Write out each line beneath this one exactly as it reads.

── Dataset section

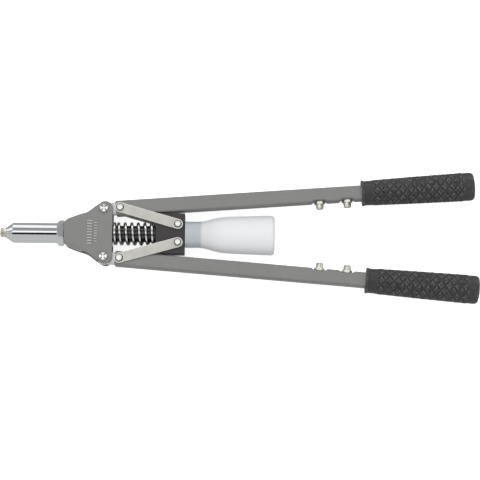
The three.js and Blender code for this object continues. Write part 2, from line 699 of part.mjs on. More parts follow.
// ---------- links ----------
for (const [name, side] of [["upper", 1], ["lower", -1]]) {
  const leverPin = new THREE.Vector2(
    LINK_ARM * Math.cos(LEVER_TILT), PIVOT_Y + LINK_ARM * Math.sin(LEVER_TILT));
  const reach = new THREE.Vector2(BLOCK_PIN.x, BLOCK_PIN.y).sub(leverPin);
  const length = reach.length();
  const pair = new THREE.Group();
  pair.position.set(leverPin.x, side * leverPin.y, 0);
  pair.rotation.z = side * reach.angle();
  tool.add(pair);
  add(pair, `${name}_link_front`, link(length), nickel());
  add(pair, `${name}_link_rear`, link(length), nickel()).scale.z = -1;
  add(pair, `${name}_block_pin`, linkPin(2.2, 3.05), zinc()).position.x = length;
  add(pair, `${name}_block_pin_clip`, pinClip(2.2), blackSteel()).position.x = length;
}

// ---------- pull block ----------
add(tool, "joint_block", jointBlock(), darkBlock());
add(tool, "guide_sleeve", guideSleeve(), blackSteel());
add(tool, "pull_rod", pullRod(), toolSteel());
add(tool, "bottle_adapter", bottleAdapter(), whitePlastic());
add(tool, "jaw_case_head", jawCaseHead(), toolSteel());
add(tool, "jaw_case_body", jawCaseBody(), toolSteel());
add(tool, "jaw_case_lock_nut", jawCaseLockNut(), toolSteel());
add(tool, "bottle", bottle(), milkyPlastic());

// ---------- jaws ----------
for (const i of [0, 1, 2]) {
  add(tool, `jaw_${i + 1}`, jaw(), toolSteel()).rotation.x = (i * 2 * Math.PI) / 3;
}
add(tool, "jaw_pusher", jawPusher(), toolSteel());
add(tool, "jaw_pusher_spring", jawPusherSpring(), blackSteel());

export default root;
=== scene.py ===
"""Long-lever hand riveter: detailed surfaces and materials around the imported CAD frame.

Shapes are drawn in millimetres in one of three local frames and placed in metres:
the tool's (zero on the pull axis between the lever pivots), a lever's (zero at its pivot,
+X along the lever) and a link pair's (zero at its lever pin, +X towards the joint block).
"""
import json
import math

import bmesh
import bpy
from mathutils import Matrix, Vector


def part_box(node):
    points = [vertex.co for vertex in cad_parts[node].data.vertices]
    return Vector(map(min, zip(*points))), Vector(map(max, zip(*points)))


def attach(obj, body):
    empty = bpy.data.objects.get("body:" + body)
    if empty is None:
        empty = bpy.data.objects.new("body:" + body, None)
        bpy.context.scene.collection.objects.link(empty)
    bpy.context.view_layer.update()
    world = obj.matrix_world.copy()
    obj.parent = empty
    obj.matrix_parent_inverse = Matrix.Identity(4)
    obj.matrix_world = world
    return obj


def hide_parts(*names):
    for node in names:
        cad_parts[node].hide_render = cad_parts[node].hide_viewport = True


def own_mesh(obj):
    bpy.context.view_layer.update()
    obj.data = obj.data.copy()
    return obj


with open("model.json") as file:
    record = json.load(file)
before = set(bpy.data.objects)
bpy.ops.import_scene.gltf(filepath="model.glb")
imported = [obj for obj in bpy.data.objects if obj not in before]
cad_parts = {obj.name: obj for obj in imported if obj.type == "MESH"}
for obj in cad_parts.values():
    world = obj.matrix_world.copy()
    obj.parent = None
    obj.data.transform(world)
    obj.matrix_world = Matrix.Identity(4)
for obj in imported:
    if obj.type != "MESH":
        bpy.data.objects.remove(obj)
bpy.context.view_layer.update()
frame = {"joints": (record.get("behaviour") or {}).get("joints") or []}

MM = 0.001
SIDES = {"upper": 1, "lower": -1}
TAU = 2 * math.pi

# ------------ places from the frame
JOINTS = {j["name"]: j for j in frame["joints"]}


def joint_at(name):
    return Vector(JOINTS[name]["pos_m"])


def middle(node):
    low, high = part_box(node)
    return (low + high) / 2


def placed(origin, turn=0.0):
    return Matrix.Translation(origin) @ Matrix.Rotation(turn, 4, "Z")


def heading(a, b):
    return math.atan2(b.y - a.y, b.x - a.x)


PIVOT = {name: joint_at(f"{name}_lever_hinge") for name in SIDES}
LEVER_PIN = {name: joint_at(f"{name}_link_hinge") for name in SIDES}
BLOCK_PIN = {name: middle(f"{name}_block_pin") for name in SIDES}
ORIGIN = Vector((PIVOT["upper"].x, 0, PIVOT["upper"].z))
TOOL = placed(ORIGIN)
AT_PIVOT = {name: placed(PIVOT[name]) for name in SIDES}
AT_LEVER = {name: placed(PIVOT[name], heading(PIVOT[name], LEVER_PIN[name])) for name in SIDES}
AT_LINK = {name: placed(LEVER_PIN[name], heading(LEVER_PIN[name], BLOCK_PIN[name]))
           for name in SIDES}
LINK_ARM = (LEVER_PIN["upper"] - PIVOT["upper"]).xy.length / MM
LINK_LENGTH = (BLOCK_PIN["upper"] - LEVER_PIN["upper"]).xy.length / MM
LINK_R = 5.5
PIVOT_Y = PIVOT["upper"].y / MM


def span(node, axis=0):
    """Lowest and highest place of a node along an axis, in the tool's millimetres."""
    low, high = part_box(node)
    return (low[axis] - ORIGIN[axis]) / MM, (high[axis] - ORIGIN[axis]) / MM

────

### [Answer to the exercise]
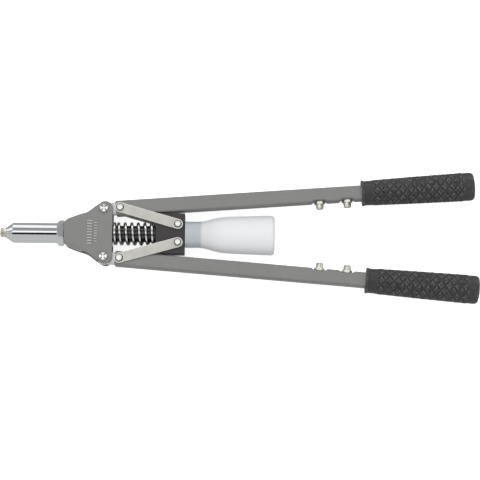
The three.js and Blender code for this object continues. Write part 2, from line 699 of part.mjs on. More parts follow.
// ---------- links ----------
for (const [name, side] of [["upper", 1], ["lower", -1]]) {
  const leverPin = new THREE.Vector2(
    LINK_ARM * Math.cos(LEVER_TILT), PIVOT_Y + LINK_ARM * Math.sin(LEVER_TILT));
  const reach = new THREE.Vector2(BLOCK_PIN.x, BLOCK_PIN.y).sub(leverPin);
  const length = reach.length();
  const pair = new THREE.Group();
  pair.position.set(leverPin.x, side * leverPin.y, 0);
  pair.rotation.z = side * reach.angle();
  tool.add(pair);
  add(pair, `${name}_link_front`, link(length), nickel());
  add(pair, `${name}_link_rear`, link(length), nickel()).scale.z = -1;
  add(pair, `${name}_block_pin`, linkPin(2.2, 3.05), zinc()).position.x = length;
  add(pair, `${name}_block_pin_clip`, pinClip(2.2), blackSteel()).position.x = length;
}

// ---------- pull block ----------
add(tool, "joint_block", jointBlock(), darkBlock());
add(tool, "guide_sleeve", guideSleeve(), blackSteel());
add(tool, "pull_rod", pullRod(), toolSteel());
add(tool, "bottle_adapter", bottleAdapter(), whitePlastic());
add(tool, "jaw_case_head", jawCaseHead(), toolSteel());
add(tool, "jaw_case_body", jawCaseBody(), toolSteel());
add(tool, "jaw_case_lock_nut", jawCaseLockNut(), toolSteel());
add(tool, "bottle", bottle(), milkyPlastic());

// ---------- jaws ----------
for (const i of [0, 1, 2]) {
  add(tool, `jaw_${i + 1}`, jaw(), toolSteel()).rotation.x = (i * 2 * Math.PI) / 3;
}
add(tool, "jaw_pusher", jawPusher(), toolSteel());
add(tool, "jaw_pusher_spring", jawPusherSpring(), blackSteel());

export default root;
=== scene.py ===
"""Long-lever hand riveter: detailed surfaces and materials around the imported CAD frame.

Shapes are drawn in millimetres in one of three local frames and placed in metres:
the tool's (zero on the pull axis between the lever pivots), a lever's (zero at its pivot,
+X along the lever) and a link pair's (zero at its lever pin, +X towards the joint block).
"""
import json
import math

import bmesh
import bpy
from mathutils import Matrix, Vector


def part_box(node):
    points = [vertex.co for vertex in cad_parts[node].data.vertices]
    return Vector(map(min, zip(*points))), Vector(map(max, zip(*points)))


def attach(obj, body):
    empty = bpy.data.objects.get("body:" + body)
    if empty is None:
        empty = bpy.data.objects.new("body:" + body, None)
        bpy.context.scene.collection.objects.link(empty)
    bpy.context.view_layer.update()
    world = obj.matrix_world.copy()
    obj.parent = empty
    obj.matrix_parent_inverse = Matrix.Identity(4)
    obj.matrix_world = world
    return obj


def hide_parts(*names):
    for node in names:
        cad_parts[node].hide_render = cad_parts[node].hide_viewport = True


def own_mesh(obj):
    bpy.context.view_layer.update()
    obj.data = obj.data.copy()
    return obj


with open("model.json") as file:
    record = json.load(file)
before = set(bpy.data.objects)
bpy.ops.import_scene.gltf(filepath="model.glb")
imported = [obj for obj in bpy.data.objects if obj not in before]
cad_parts = {obj.name: obj for obj in imported if obj.type == "MESH"}
for obj in cad_parts.values():
    world = obj.matrix_world.copy()
    obj.parent = None
    obj.data.transform(world)
    obj.matrix_world = Matrix.Identity(4)
for obj in imported:
    if obj.type != "MESH":
        bpy.data.objects.remove(obj)
bpy.context.view_layer.update()
frame = {"joints": (record.get("behaviour") or {}).get("joints") or []}

MM = 0.001
SIDES = {"upper": 1, "lower": -1}
TAU = 2 * math.pi

# ------------ places from the frame
JOINTS = {j["name"]: j for j in frame["joints"]}


def joint_at(name):
    return Vector(JOINTS[name]["pos_m"])


def middle(node):
    low, high = part_box(node)
    return (low + high) / 2


def placed(origin, turn=0.0):
    return Matrix.Translation(origin) @ Matrix.Rotation(turn, 4, "Z")


def heading(a, b):
    return math.atan2(b.y - a.y, b.x - a.x)


PIVOT = {name: joint_at(f"{name}_lever_hinge") for name in SIDES}
LEVER_PIN = {name: joint_at(f"{name}_link_hinge") for name in SIDES}
BLOCK_PIN = {name: middle(f"{name}_block_pin") for name in SIDES}
ORIGIN = Vector((PIVOT["upper"].x, 0, PIVOT["upper"].z))
TOOL = placed(ORIGIN)
AT_PIVOT = {name: placed(PIVOT[name]) for name in SIDES}
AT_LEVER = {name: placed(PIVOT[name], heading(PIVOT[name], LEVER_PIN[name])) for name in SIDES}
AT_LINK = {name: placed(LEVER_PIN[name], heading(LEVER_PIN[name], BLOCK_PIN[name]))
           for name in SIDES}
LINK_ARM = (LEVER_PIN["upper"] - PIVOT["upper"]).xy.length / MM
LINK_LENGTH = (BLOCK_PIN["upper"] - LEVER_PIN["upper"]).xy.length / MM
LINK_R = 5.5
PIVOT_Y = PIVOT["upper"].y / MM


def span(node, axis=0):
    """Lowest and highest place of a node along an axis, in the tool's millimetres."""
    low, high = part_box(node)
    return (low[axis] - ORIGIN[axis]) / MM, (high[axis] - ORIGIN[axis]) / MM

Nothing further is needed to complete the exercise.